** Begin RECORDS SUPPLIED **
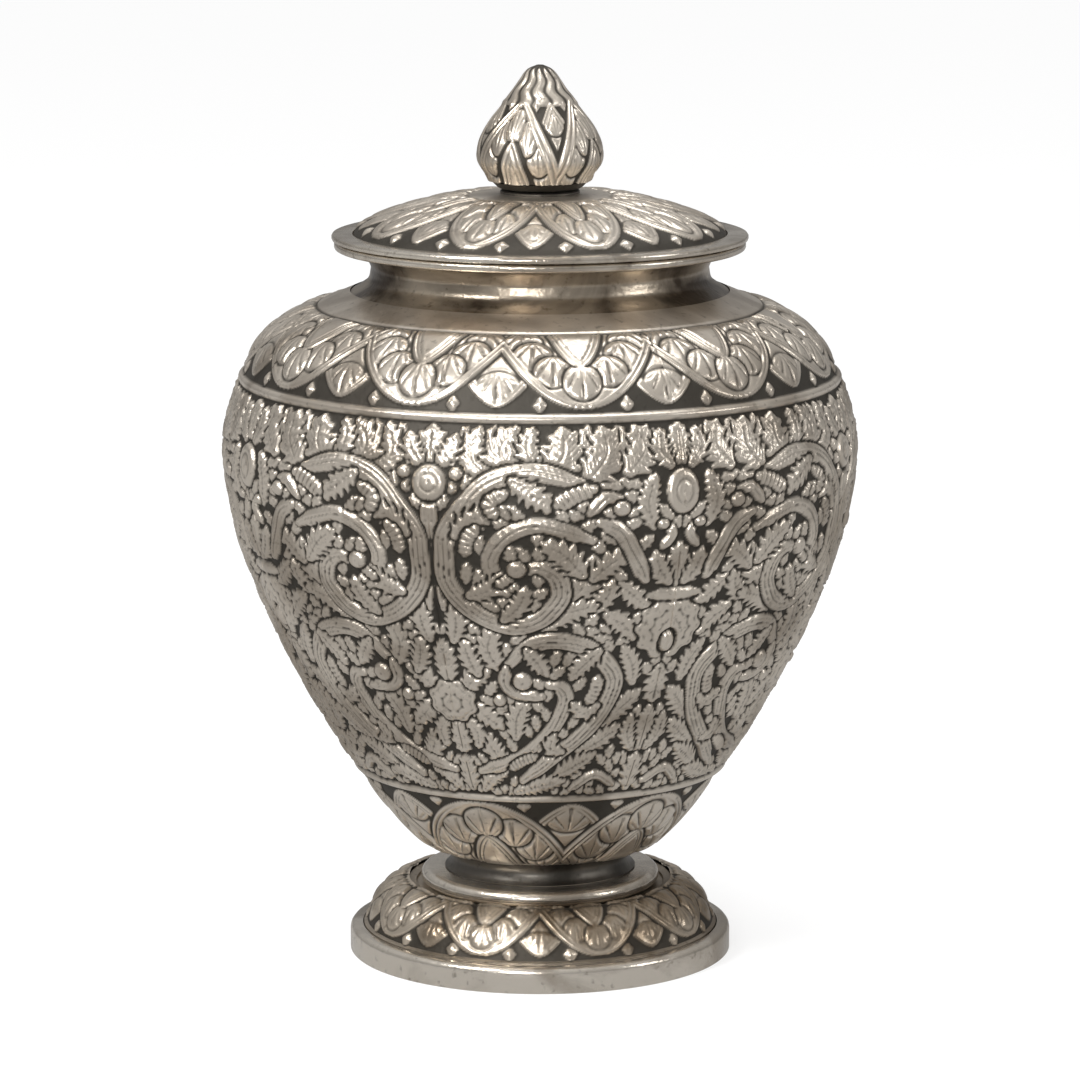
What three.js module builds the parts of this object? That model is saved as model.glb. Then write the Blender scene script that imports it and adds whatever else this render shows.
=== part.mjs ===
import * as THREE from 'three';
import { mergeVertices } from 'three/addons/utils/BufferGeometryUtils.js';

// Lidded silver vase on a spreading foot, with a lotus-bud knob.
// Millimetres, +Z up, the front faces -Y. Pieces are stacked from the ground up.

// Sheet and seams
const WALL = 1.4; // hammered sheet of vessel, neck, foot and lid
const SEAM = 0.3; // room between pieces that are soldered or seated
const RELIEF = 0.6; // height of the chased petals over their ground

// Foot
const FOOT_RADIUS = 50.2;
const FOOT_RIM_HEIGHT = 6.8;
const FOOT_RIM_DEPTH = 3.3; // thickness of the strip round the foot
const FOOT_RIM_ROUND = 1.4; // rounded upper edge of the strip
const FOOT_SKIRT_LIFT = 0.6; // the skirt inside the strip stops above the ground
const FOOT_DOME_HEIGHT = 17.9;
const FOOT_DOME_TOP_RADIUS = 34.5;
const FOOT_SEAT_DEPTH = 1.2; // step down from the dome to the seat of the ring
const FOOT_PETALS = 9;

// Ring and stem
const RING_RADIUS = 31.4;
const RING_HEIGHT = 4.2;
const RING_BORE = 24.4;
const STEM_RADIUS = 25.1; // at its two ends
const STEM_WAIST = 23.5;
const STEM_HEIGHT = 6.1;

// Vessel
const BASE_RADIUS = 25.2;
const BELLY_RADIUS = 81.75;
const BELLY_HEIGHT = 107.5; // from the base up to the widest place
const SHOULDER_HEIGHT = 38.6; // from the widest place up to the neck seat
const NECK_SEAT_RADIUS = 49.0;
const BAND_WIDTH = 2.8; // plain raised bands, measured along the wall
const BAND_RAISE = 0.6;
const LOWER_BAND = 33; // middle of the band, along the wall from the base
const UPPER_BAND = 144;
const SHOULDER_PETALS = 11;
const LOWER_PETALS = 6;

// Neck and mouth
const NECK_RADIUS = 43.95;
const NECK_HEIGHT = 12.9;
const MOUTH_RADIUS = 53.3;
const MOUTH_RIM_WIDTH = 2.2;
const MOUTH_RIM_HEIGHT = 2.0;

// Lid
const LID_RADIUS = 53.96;
const LID_RIM_WIDTH = 5.4;
const LID_RIM_HEIGHT = 1.6;
const LID_RISE = 9.9; // from the rim's upper face to the top of the dome
const LID_PETALS = 9;
const BEZEL_DEPTH = 9.4; // how far the sleeve reaches into the neck
const BEZEL_WALL = 1.2;
const BEZEL_PLAY = 0.45; // room round the sleeve in the neck

// Knob
const COLLAR_RADIUS = 10.3;
const COLLAR_HEIGHT = 1.1;
const CUP_RADIUS = 12.6;
const CUP_HEIGHT = 2.0;
const BUD_RADIUS = 15.7;
const BUD_HEIGHT = 29.5;
const BUD_PETALS = 4;

const v2 = (r, z) => new THREE.Vector2(r, z);
const deg = THREE.MathUtils.degToRad;
const { smoothstep, lerp } = THREE.MathUtils;

// A curve through stations, cut into rows at even steps or at chosen lengths along it
function flow(stations, rows) {
  return new THREE.SplineCurve(stations).getSpacedPoints(rows);
}

function rowsAt(stations, lengths) {
  const curve = new THREE.SplineCurve(stations);
  curve.arcLengthDivisions = 400;
  const total = curve.getLength();
  return lengths.map((s) => {
    const point = curve.getPointAt(Math.min(1, s / total));
    point.s = s;
    return point;
  });
}

// The sheet's other side: each row moved to the left of the way the outline runs
function inside(points, wall) {
  return points.map((p, i) => {
    const a = points[Math.max(0, i - 1)];
    const b = points[Math.min(points.length - 1, i + 1)];
    const along = v2(b.x - a.x, b.y - a.y).normalize();
    return v2(p.x - along.y * wall, p.y + along.x * wall);
  });
}

// Turn an outline about the axis. Rows that carry s are lifted along their normal by the relief.
function turned(outline, segments, relief) {
  const lathe = new THREE.LatheGeometry(outline, segments);
  const at = lathe.attributes.position;
  if (relief) {
    for (let i = 0; i <= segments; i++) {
      const angle = (2 * Math.PI * i) / segments;
      for (let j = 0; j < outline.length; j++) {
        if (outline[j].s === undefined) continue;
        const a = outline[Math.max(0, j - 1)];
        const b = outline[Math.min(outline.length - 1, j + 1)];
        const along = v2(b.x - a.x, b.y - a.y).normalize();
        const lift = relief(angle, outline[j].s);
        const r = outline[j].x + along.y * lift;
        const k = i * outline.length + j;
        at.setXYZ(k, r * Math.sin(angle), outline[j].y - along.x * lift, r * Math.cos(angle));
      }
    }
  }
  lathe.deleteAttribute('uv');
  lathe.deleteAttribute('normal');
  const solid = mergeVertices(lathe, 1e-4);
  const kept = [];
  const index = solid.index;
  for (let i = 0; i < index.count; i += 3) {
    const [a, b, c] = [index.getX(i), index.getX(i + 1), index.getX(i + 2)];
    if (a !== b && b !== c && c !== a) kept.push(a, b, c);
  }
  solid.setIndex(kept);
  solid.rotateX(Math.PI / 2);
  solid.computeVertexNormals();
  return solid;
}

// One row of pointed petals: 1 inside a petal, 0 on the ground. v runs from root to tip.
function petals(angle, count, phase, v, spread) {
  if (v > 1.02) return 0;
  const turn = (angle - deg(phase)) / ((2 * Math.PI) / count);
  const across = Math.abs(turn - Math.round(turn)) * 2;
  const edge = spread * Math.pow(Math.max(0, 1 - Math.max(0, v)), 0.6);
  return smoothstep(edge - across, -0.14, 0.1);
}

const silver = (color, roughness) =>
  new THREE.MeshStandardMaterial({ color, roughness, metalness: 1 });
const chased = silver(0xb4ada0, 0.38);
const plain = silver(0xcdc7bb, 0.26);
const dark = silver(0x6b6459, 0.5);

const group = new THREE.Group();
group.name = 'lidded_vase';
function add(name, geometry, material) {
  const mesh = new THREE.Mesh(geometry, material);
  mesh.name = name;
  group.add(mesh);
}

// Foot strip standing on the ground
const rimInner = FOOT_RADIUS - FOOT_RIM_DEPTH;
add('foot_rim', turned([
  v2(rimInner, 0),
  v2(FOOT_RADIUS, 0),
  v2(FOOT_RADIUS, FOOT_RIM_HEIGHT - FOOT_RIM_ROUND),
  v2(FOOT_RADIUS - 0.3 * FOOT_RIM_ROUND, FOOT_RIM_HEIGHT - 0.3 * FOOT_RIM_ROUND),
  v2(FOOT_RADIUS - FOOT_RIM_ROUND, FOOT_RIM_HEIGHT),
  v2(rimInner, FOOT_RIM_HEIGHT),
  v2(rimInner, 0),
], 54), plain);

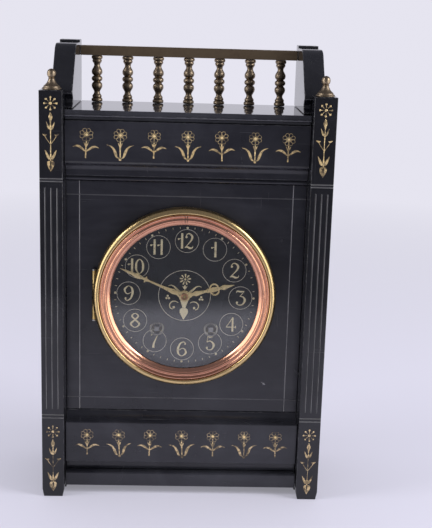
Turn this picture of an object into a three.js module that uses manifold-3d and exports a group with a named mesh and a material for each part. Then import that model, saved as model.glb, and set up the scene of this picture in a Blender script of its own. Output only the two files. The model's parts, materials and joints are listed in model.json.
** End RECORDS SUPPLIED **
§ TASK TO COMPLETE:
Write out the full listing, keeping every line exactly as it is.

§ ANSWER FOR THE TASK:
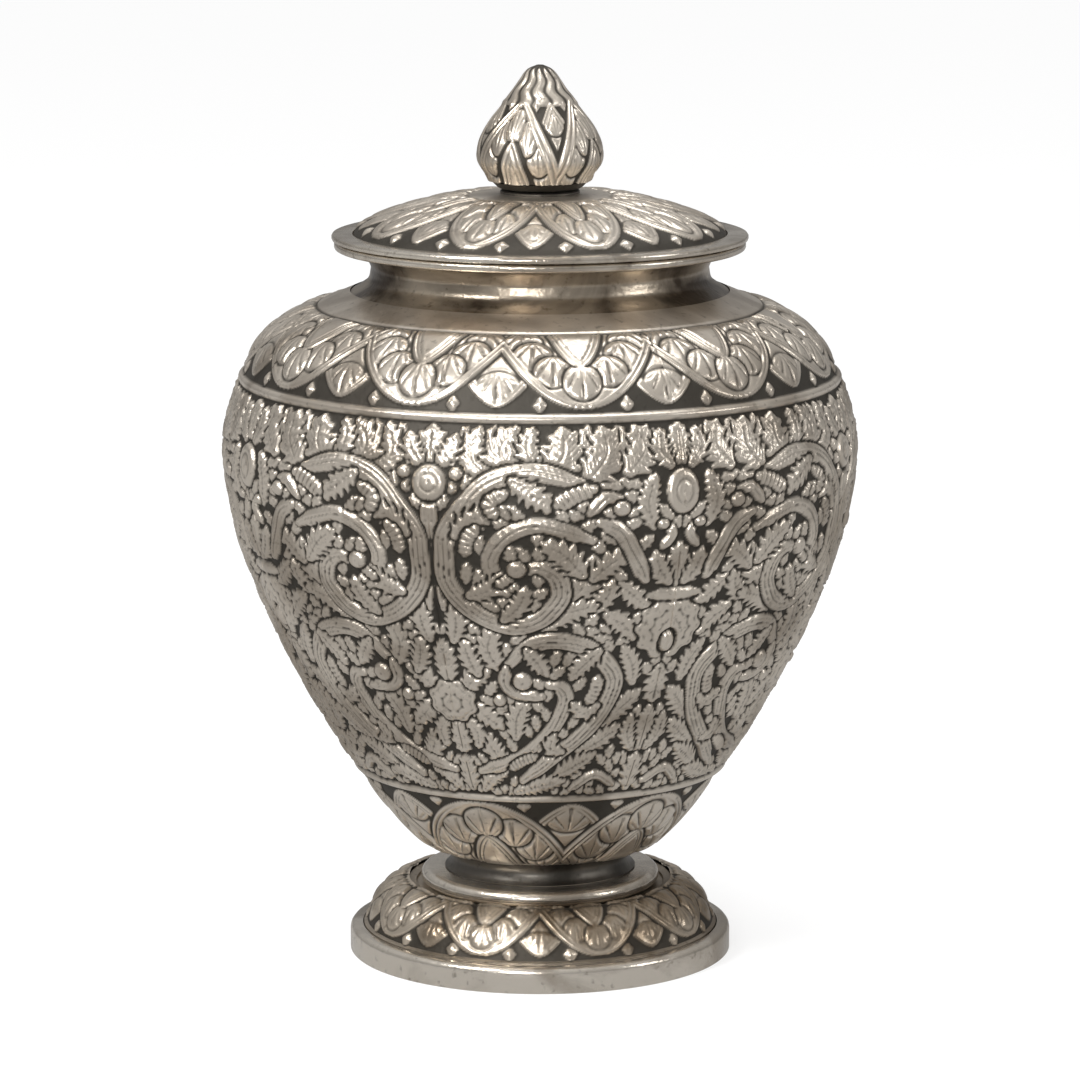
What three.js module builds the parts of this object? That model is saved as model.glb. Then write the Blender scene script that imports it and adds whatever else this render shows.
=== part.mjs ===
import * as THREE from 'three';
import { mergeVertices } from 'three/addons/utils/BufferGeometryUtils.js';

// Lidded silver vase on a spreading foot, with a lotus-bud knob.
// Millimetres, +Z up, the front faces -Y. Pieces are stacked from the ground up.

// Sheet and seams
const WALL = 1.4; // hammered sheet of vessel, neck, foot and lid
const SEAM = 0.3; // room between pieces that are soldered or seated
const RELIEF = 0.6; // height of the chased petals over their ground

// Foot
const FOOT_RADIUS = 50.2;
const FOOT_RIM_HEIGHT = 6.8;
const FOOT_RIM_DEPTH = 3.3; // thickness of the strip round the foot
const FOOT_RIM_ROUND = 1.4; // rounded upper edge of the strip
const FOOT_SKIRT_LIFT = 0.6; // the skirt inside the strip stops above the ground
const FOOT_DOME_HEIGHT = 17.9;
const FOOT_DOME_TOP_RADIUS = 34.5;
const FOOT_SEAT_DEPTH = 1.2; // step down from the dome to the seat of the ring
const FOOT_PETALS = 9;

// Ring and stem
const RING_RADIUS = 31.4;
const RING_HEIGHT = 4.2;
const RING_BORE = 24.4;
const STEM_RADIUS = 25.1; // at its two ends
const STEM_WAIST = 23.5;
const STEM_HEIGHT = 6.1;

// Vessel
const BASE_RADIUS = 25.2;
const BELLY_RADIUS = 81.75;
const BELLY_HEIGHT = 107.5; // from the base up to the widest place
const SHOULDER_HEIGHT = 38.6; // from the widest place up to the neck seat
const NECK_SEAT_RADIUS = 49.0;
const BAND_WIDTH = 2.8; // plain raised bands, measured along the wall
const BAND_RAISE = 0.6;
const LOWER_BAND = 33; // middle of the band, along the wall from the base
const UPPER_BAND = 144;
const SHOULDER_PETALS = 11;
const LOWER_PETALS = 6;

// Neck and mouth
const NECK_RADIUS = 43.95;
const NECK_HEIGHT = 12.9;
const MOUTH_RADIUS = 53.3;
const MOUTH_RIM_WIDTH = 2.2;
const MOUTH_RIM_HEIGHT = 2.0;

// Lid
const LID_RADIUS = 53.96;
const LID_RIM_WIDTH = 5.4;
const LID_RIM_HEIGHT = 1.6;
const LID_RISE = 9.9; // from the rim's upper face to the top of the dome
const LID_PETALS = 9;
const BEZEL_DEPTH = 9.4; // how far the sleeve reaches into the neck
const BEZEL_WALL = 1.2;
const BEZEL_PLAY = 0.45; // room round the sleeve in the neck

// Knob
const COLLAR_RADIUS = 10.3;
const COLLAR_HEIGHT = 1.1;
const CUP_RADIUS = 12.6;
const CUP_HEIGHT = 2.0;
const BUD_RADIUS = 15.7;
const BUD_HEIGHT = 29.5;
const BUD_PETALS = 4;

const v2 = (r, z) => new THREE.Vector2(r, z);
const deg = THREE.MathUtils.degToRad;
const { smoothstep, lerp } = THREE.MathUtils;

// A curve through stations, cut into rows at even steps or at chosen lengths along it
function flow(stations, rows) {
  return new THREE.SplineCurve(stations).getSpacedPoints(rows);
}

function rowsAt(stations, lengths) {
  const curve = new THREE.SplineCurve(stations);
  curve.arcLengthDivisions = 400;
  const total = curve.getLength();
  return lengths.map((s) => {
    const point = curve.getPointAt(Math.min(1, s / total));
    point.s = s;
    return point;
  });
}

// The sheet's other side: each row moved to the left of the way the outline runs
function inside(points, wall) {
  return points.map((p, i) => {
    const a = points[Math.max(0, i - 1)];
    const b = points[Math.min(points.length - 1, i + 1)];
    const along = v2(b.x - a.x, b.y - a.y).normalize();
    return v2(p.x - along.y * wall, p.y + along.x * wall);
  });
}

// Turn an outline about the axis. Rows that carry s are lifted along their normal by the relief.
function turned(outline, segments, relief) {
  const lathe = new THREE.LatheGeometry(outline, segments);
  const at = lathe.attributes.position;
  if (relief) {
    for (let i = 0; i <= segments; i++) {
      const angle = (2 * Math.PI * i) / segments;
      for (let j = 0; j < outline.length; j++) {
        if (outline[j].s === undefined) continue;
        const a = outline[Math.max(0, j - 1)];
        const b = outline[Math.min(outline.length - 1, j + 1)];
        const along = v2(b.x - a.x, b.y - a.y).normalize();
        const lift = relief(angle, outline[j].s);
        const r = outline[j].x + along.y * lift;
        const k = i * outline.length + j;
        at.setXYZ(k, r * Math.sin(angle), outline[j].y - along.x * lift, r * Math.cos(angle));
      }
    }
  }
  lathe.deleteAttribute('uv');
  lathe.deleteAttribute('normal');
  const solid = mergeVertices(lathe, 1e-4);
  const kept = [];
  const index = solid.index;
  for (let i = 0; i < index.count; i += 3) {
    const [a, b, c] = [index.getX(i), index.getX(i + 1), index.getX(i + 2)];
    if (a !== b && b !== c && c !== a) kept.push(a, b, c);
  }
  solid.setIndex(kept);
  solid.rotateX(Math.PI / 2);
  solid.computeVertexNormals();
  return solid;
}

// One row of pointed petals: 1 inside a petal, 0 on the ground. v runs from root to tip.
function petals(angle, count, phase, v, spread) {
  if (v > 1.02) return 0;
  const turn = (angle - deg(phase)) / ((2 * Math.PI) / count);
  const across = Math.abs(turn - Math.round(turn)) * 2;
  const edge = spread * Math.pow(Math.max(0, 1 - Math.max(0, v)), 0.6);
  return smoothstep(edge - across, -0.14, 0.1);
}

const silver = (color, roughness) =>
  new THREE.MeshStandardMaterial({ color, roughness, metalness: 1 });
const chased = silver(0xb4ada0, 0.38);
const plain = silver(0xcdc7bb, 0.26);
const dark = silver(0x6b6459, 0.5);

const group = new THREE.Group();
group.name = 'lidded_vase';
function add(name, geometry, material) {
  const mesh = new THREE.Mesh(geometry, material);
  mesh.name = name;
  group.add(mesh);
}

// Foot strip standing on the ground
const rimInner = FOOT_RADIUS - FOOT_RIM_DEPTH;
add('foot_rim', turned([
  v2(rimInner, 0),
  v2(FOOT_RADIUS, 0),
  v2(FOOT_RADIUS, FOOT_RIM_HEIGHT - FOOT_RIM_ROUND),
  v2(FOOT_RADIUS - 0.3 * FOOT_RIM_ROUND, FOOT_RIM_HEIGHT - 0.3 * FOOT_RIM_ROUND),
  v2(FOOT_RADIUS - FOOT_RIM_ROUND, FOOT_RIM_HEIGHT),
  v2(rimInner, FOOT_RIM_HEIGHT),
  v2(rimInner, 0),
], 54), plain);

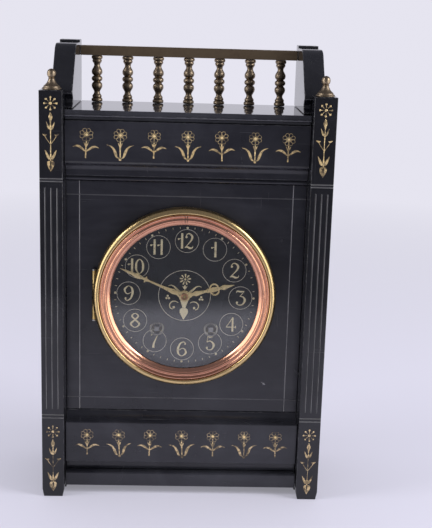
Turn this picture of an object into a three.js module that uses manifold-3d and exports a group with a named mesh and a material for each part. Then import that model, saved as model.glb, and set up the scene of this picture in a Blender script of its own. Output only the two files. The model's parts, materials and joints are listed in model.json.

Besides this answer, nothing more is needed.